In 2026-era multi-modal agent stacks, IoU resurfaces. A vision-language model that answers “click the blue button” must produce coordinates that overlap the actual button — IoU between predicted region and ground-truth element is the right metric. An MCP-connected vision tool returning bounding boxes for downstream agent steps fails downstream if IoU is low even when the label is right. Where humans-in-the-loop existed, agents now act on the box directly, raising the stakes on spatial accuracy.

How FutureAGI Handles Intersection over Union

FutureAGI is a model-agnostic eval and observability layer; we don’t run convolutional perception or compute pixel-level overlap. Where we plug in is after detection: you compute IoU per prediction in your vision pipeline (with torchvision, pycocotools, or a custom routine), store it as a column on the Dataset row, and wrap aggregations as CustomEvaluation. At the dataset level, every prediction row carries iou, predicted_box, and gt_box. At the evaluator level, a CustomEvaluation returns pass/fail given a per-class IoU threshold (often 0.5 for COCO-style mAP). At the dashboard level, eval-fail-rate-by-class slices IoU pass rate by object class, image cohort, or model variant. For VLMs, ImageInstructionAdherence evaluates whether the model followed an instruction that includes spatial reasoning — IoU is the side metric that tells you the spatial half is right.

Concretely: a logistics team uses a VLM to detect package labels in warehouse images. They run inference, compute IoU per detection in their pipeline, and write the per-row IoU into a FutureAGI Dataset. A CustomEvaluation returns 1.0 if IoU ≥ 0.5 and 0.0 otherwise. Dataset.add_evaluation runs it across 5,000 images, sliced by lighting condition. The dashboard shows mean IoU drops from 0.78 to 0.61 in low-light images, and the team prioritizes a low-light fine-tuning run. They write a regression eval that gates the next deploy on per-cohort mean IoU, not just label accuracy. IoU-driven regression evals make spatial quality a first-class production property.
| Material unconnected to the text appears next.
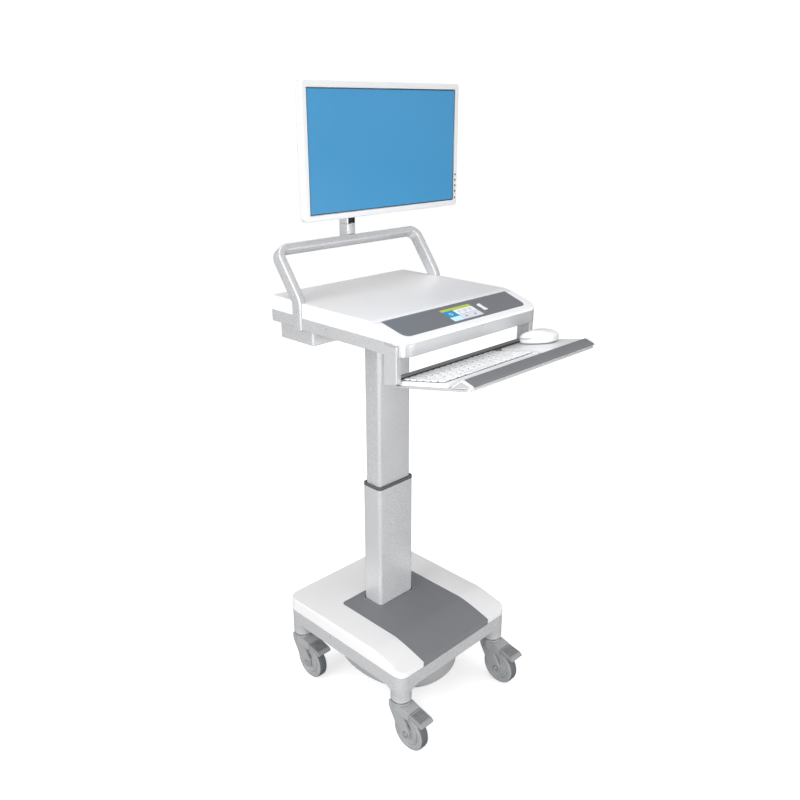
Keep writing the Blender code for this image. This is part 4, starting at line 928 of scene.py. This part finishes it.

How to Measure or Detect It

IoU itself is a math primitive; the signals that matter are how you wrap it:

Per-prediction IoU (your pipeline): area-of-intersection over area-of-union; the raw input to every higher-level metric.
CustomEvaluation for IoU threshold: returns pass/fail at a per-class threshold (commonly 0.5 or 0.75).
Mean IoU per class: averaged IoU across detections, sliced by class — surfaces small-object weakness.
mAP@[0.5:0.95]: aggregate AP across IoU thresholds; the COCO-standard headline metric.
ImageInstructionAdherence: pairs with IoU when the VLM is following spatial instructions.
Eval-fail-rate-by-image-cohort (dashboard signal): IoU pass rate sliced by lighting, scene type, or device.

Minimal Python:

from fi.evals import CustomEvaluation

def iou_pass(row, threshold=0.5):
    return 1.0 if row["iou"] >= threshold else 0.0

iou_eval = CustomEvaluation(name="iou-at-0.5", scorer=iou_pass)

Common Mistakes

Reporting only mean IoU. A 0.74 mean IoU can hide a 0.30 IoU on small objects; slice by class size and image cohort.
Using a single IoU threshold. Threshold 0.5 is forgiving; a production system targeting downstream automation usually needs 0.75 or higher.
Confusing IoU with confidence. Confidence is “how sure is the model”; IoU is “how spatially right is the box” — they correlate weakly.
Letting label accuracy mask spatial drift. Always pair label-classification metrics with IoU-based metrics; one without the other lies.
Skipping IoU on VLM spatial outputs. When a VLM emits coordinates for downstream agent action, IoU is a required regression metric — not optional.